Поляку Рачковскому Георг V сказал, что посылка хлеба в оккупированную Польшу будет налажена.
Ичасу он выразил надежду, что литовский народ возродится, — и выразил удовольствие, что царь посетил Государственную Думу.
Королева также приняла участие в разговоре. Я рассказывал ей план нашей поездки, выражал желание ближе познакомиться с Лондоном и с английскими государственными деятелями: темы — для нее, видимо, не интересные. С другими она говорила о погоде, о пейзаже, о цветах и птицах.
На прощанье королевская пара еще раз обошла всех и пожала всем руки.
В тот же вечер состоялся обед с правительством в Lancaster House. Дворец был переполнен фешенебельной публикой. Делегация выбрала меня своим оратором, и я был в большом смущении. Застольные речи в Англии не должны быть чересчур серьезны и обыкновенно пересыпаются английским юмором, мне недоступным. Обязательная тема о союзных отношениях была слишком суха и банальна. Отвечать мне приходилось Асквиту, мастеру парламентского красноречия. Счастливый случай меня выручил.

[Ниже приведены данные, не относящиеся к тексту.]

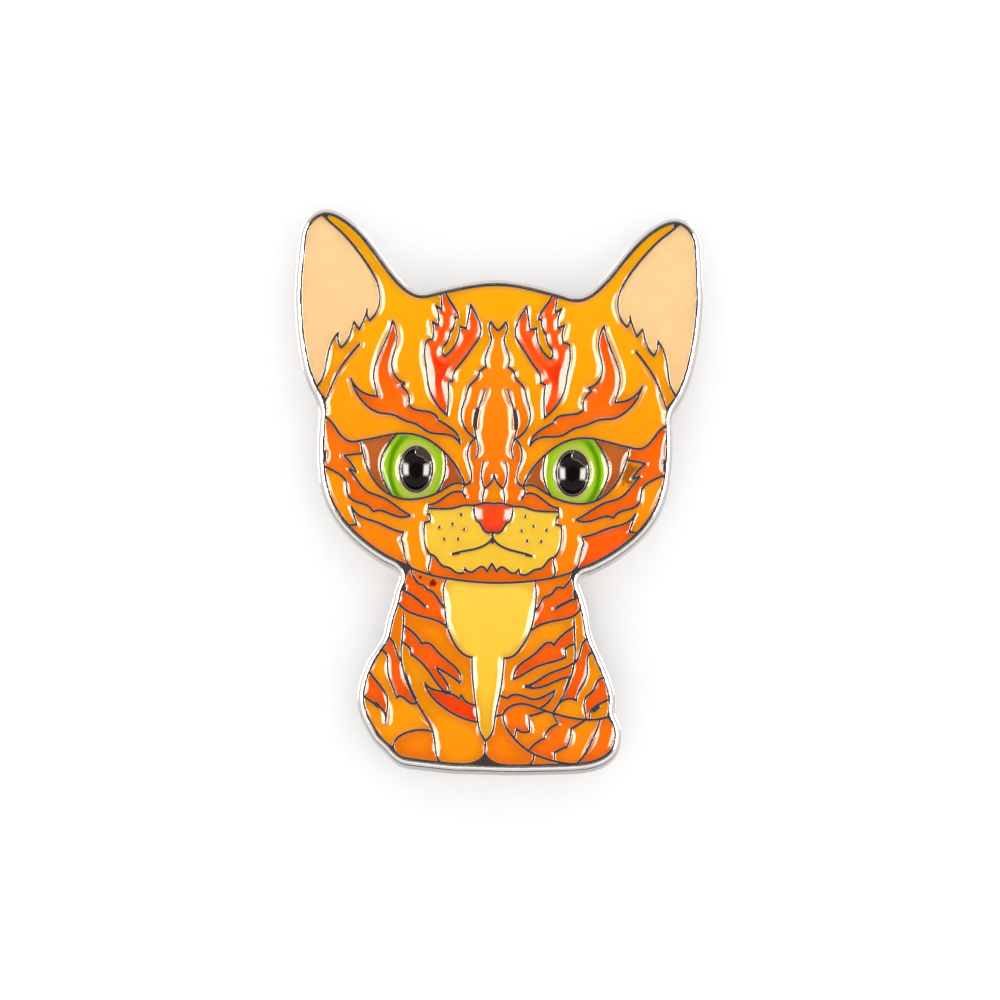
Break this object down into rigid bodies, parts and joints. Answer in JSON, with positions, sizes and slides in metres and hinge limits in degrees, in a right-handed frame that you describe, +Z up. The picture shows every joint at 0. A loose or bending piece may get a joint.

Свою речь, заранее сообщенную, Асквит сухо прочел по бумажке, дополнив тут же часть о Ближнем Востоке. Гурко говорил повышенным, натянутым тоном; произношение было невнятное. На общие места Асквита я мог отвечать такими же общими фразами. Но для финала неожиданно представилась эффектная тема. Сквозь ненастные облака через большое окно противоположной стены зала вдруг пробился луч заходящего солнца и осветил аллегорическую фреску у самого нашего столика, изображавшую Марса, побежденного Венерой. Кругом была надпись: Veritas vincit, justicia vincit. Mars opprimatur (Истина побеждает, справедливость побеждает. Марс подавляется). Кончая, я поднял руку навстречу солнечному лучу и приветствовал небесное пророчество. Да! Правда победит, справедливость победит, и Марс будет подавлен! Заинтересованная зрелищем, публика поднялась с мест, следила за движением руки, смотрела на луч и на фреску — и разразилась громкими аплодисментами. Асквит подошел ко мне с соседнего столика, поздравил и сказал: «Как досадно, что я этого не заметил. Очень вам завидую». Эффект получился сильнее, чем я ожидал. Какой‑то англичанин вспомнил даже, что Питт в одной своей речи воспользовался таким же эффектом.